• DIRECTIONS: Present the following data again exactly as it is shown.

########################################

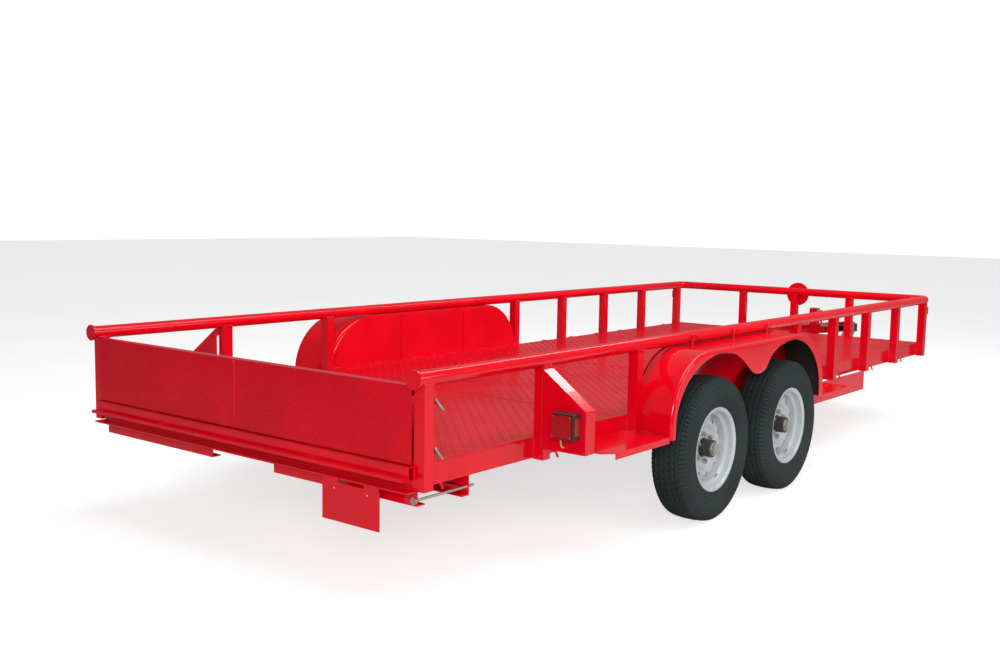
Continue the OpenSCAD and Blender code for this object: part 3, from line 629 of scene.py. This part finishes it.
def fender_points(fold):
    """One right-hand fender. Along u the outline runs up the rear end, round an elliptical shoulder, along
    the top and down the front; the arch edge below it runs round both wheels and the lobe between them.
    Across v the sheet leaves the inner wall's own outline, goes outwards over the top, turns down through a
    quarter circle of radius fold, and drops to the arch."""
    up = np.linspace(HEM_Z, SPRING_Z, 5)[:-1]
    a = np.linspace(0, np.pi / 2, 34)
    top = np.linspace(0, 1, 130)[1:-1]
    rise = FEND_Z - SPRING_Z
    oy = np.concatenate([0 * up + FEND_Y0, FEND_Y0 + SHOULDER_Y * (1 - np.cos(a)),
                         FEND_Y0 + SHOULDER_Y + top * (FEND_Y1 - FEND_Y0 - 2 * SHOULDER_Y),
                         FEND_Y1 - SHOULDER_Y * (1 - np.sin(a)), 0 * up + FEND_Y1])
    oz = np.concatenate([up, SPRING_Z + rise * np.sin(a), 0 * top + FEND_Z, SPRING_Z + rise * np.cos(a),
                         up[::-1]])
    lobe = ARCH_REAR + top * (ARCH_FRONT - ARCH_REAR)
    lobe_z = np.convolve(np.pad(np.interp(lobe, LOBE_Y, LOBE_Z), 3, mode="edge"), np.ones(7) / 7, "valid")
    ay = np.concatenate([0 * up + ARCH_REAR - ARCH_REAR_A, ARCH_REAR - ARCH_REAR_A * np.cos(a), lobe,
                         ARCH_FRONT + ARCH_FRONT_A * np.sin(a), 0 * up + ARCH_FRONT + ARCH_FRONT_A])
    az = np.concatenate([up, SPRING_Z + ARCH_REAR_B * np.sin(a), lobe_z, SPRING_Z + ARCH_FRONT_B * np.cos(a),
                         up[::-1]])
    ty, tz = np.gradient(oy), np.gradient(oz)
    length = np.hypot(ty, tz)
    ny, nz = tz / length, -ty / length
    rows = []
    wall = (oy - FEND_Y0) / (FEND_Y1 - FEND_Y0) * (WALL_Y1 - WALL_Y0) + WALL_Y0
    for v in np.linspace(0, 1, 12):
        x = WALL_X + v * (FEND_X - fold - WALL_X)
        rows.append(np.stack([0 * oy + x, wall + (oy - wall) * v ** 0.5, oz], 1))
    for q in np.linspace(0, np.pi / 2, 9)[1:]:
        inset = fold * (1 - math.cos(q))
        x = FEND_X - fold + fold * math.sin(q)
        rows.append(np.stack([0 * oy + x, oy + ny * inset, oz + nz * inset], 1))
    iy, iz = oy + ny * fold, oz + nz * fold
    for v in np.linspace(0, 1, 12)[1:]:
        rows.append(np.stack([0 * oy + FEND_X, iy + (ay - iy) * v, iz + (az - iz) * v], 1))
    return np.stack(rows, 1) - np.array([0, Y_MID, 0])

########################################

• COMPLETED TASK:
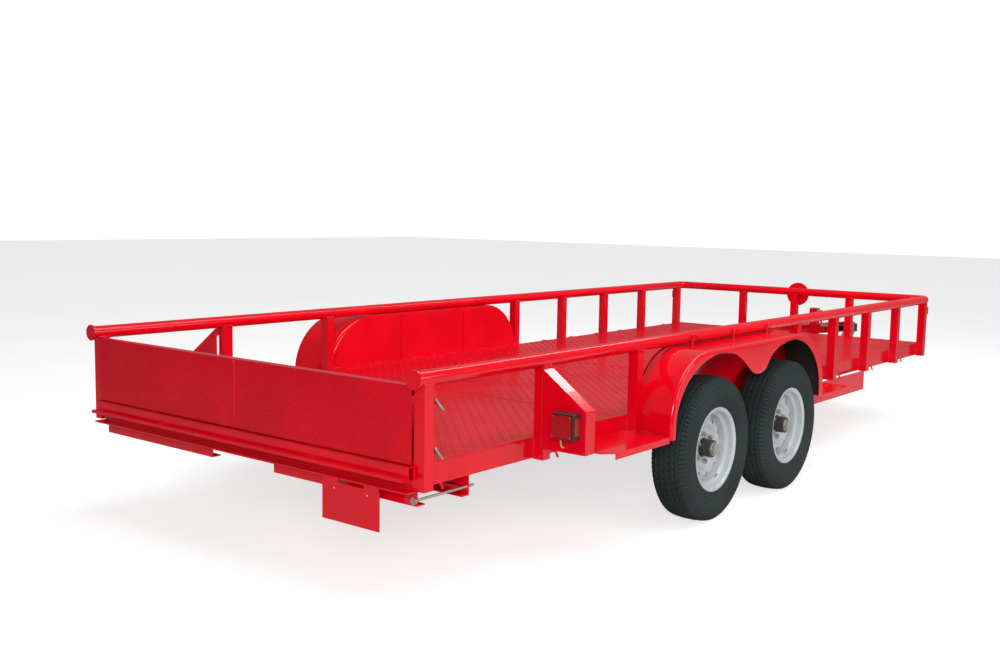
Continue the OpenSCAD and Blender code for this object: part 3, from line 629 of scene.py. This part finishes it.
def fender_points(fold):
    """One right-hand fender. Along u the outline runs up the rear end, round an elliptical shoulder, along
    the top and down the front; the arch edge below it runs round both wheels and the lobe between them.
    Across v the sheet leaves the inner wall's own outline, goes outwards over the top, turns down through a
    quarter circle of radius fold, and drops to the arch."""
    up = np.linspace(HEM_Z, SPRING_Z, 5)[:-1]
    a = np.linspace(0, np.pi / 2, 34)
    top = np.linspace(0, 1, 130)[1:-1]
    rise = FEND_Z - SPRING_Z
    oy = np.concatenate([0 * up + FEND_Y0, FEND_Y0 + SHOULDER_Y * (1 - np.cos(a)),
                         FEND_Y0 + SHOULDER_Y + top * (FEND_Y1 - FEND_Y0 - 2 * SHOULDER_Y),
                         FEND_Y1 - SHOULDER_Y * (1 - np.sin(a)), 0 * up + FEND_Y1])
    oz = np.concatenate([up, SPRING_Z + rise * np.sin(a), 0 * top + FEND_Z, SPRING_Z + rise * np.cos(a),
                         up[::-1]])
    lobe = ARCH_REAR + top * (ARCH_FRONT - ARCH_REAR)
    lobe_z = np.convolve(np.pad(np.interp(lobe, LOBE_Y, LOBE_Z), 3, mode="edge"), np.ones(7) / 7, "valid")
    ay = np.concatenate([0 * up + ARCH_REAR - ARCH_REAR_A, ARCH_REAR - ARCH_REAR_A * np.cos(a), lobe,
                         ARCH_FRONT + ARCH_FRONT_A * np.sin(a), 0 * up + ARCH_FRONT + ARCH_FRONT_A])
    az = np.concatenate([up, SPRING_Z + ARCH_REAR_B * np.sin(a), lobe_z, SPRING_Z + ARCH_FRONT_B * np.cos(a),
                         up[::-1]])
    ty, tz = np.gradient(oy), np.gradient(oz)
    length = np.hypot(ty, tz)
    ny, nz = tz / length, -ty / length
    rows = []
    wall = (oy - FEND_Y0) / (FEND_Y1 - FEND_Y0) * (WALL_Y1 - WALL_Y0) + WALL_Y0
    for v in np.linspace(0, 1, 12):
        x = WALL_X + v * (FEND_X - fold - WALL_X)
        rows.append(np.stack([0 * oy + x, wall + (oy - wall) * v ** 0.5, oz], 1))
    for q in np.linspace(0, np.pi / 2, 9)[1:]:
        inset = fold * (1 - math.cos(q))
        x = FEND_X - fold + fold * math.sin(q)
        rows.append(np.stack([0 * oy + x, oy + ny * inset, oz + nz * inset], 1))
    iy, iz = oy + ny * fold, oz + nz * fold
    for v in np.linspace(0, 1, 12)[1:]:
        rows.append(np.stack([0 * oy + FEND_X, iy + (ay - iy) * v, iz + (az - iz) * v], 1))
    return np.stack(rows, 1) - np.array([0, Y_MID, 0])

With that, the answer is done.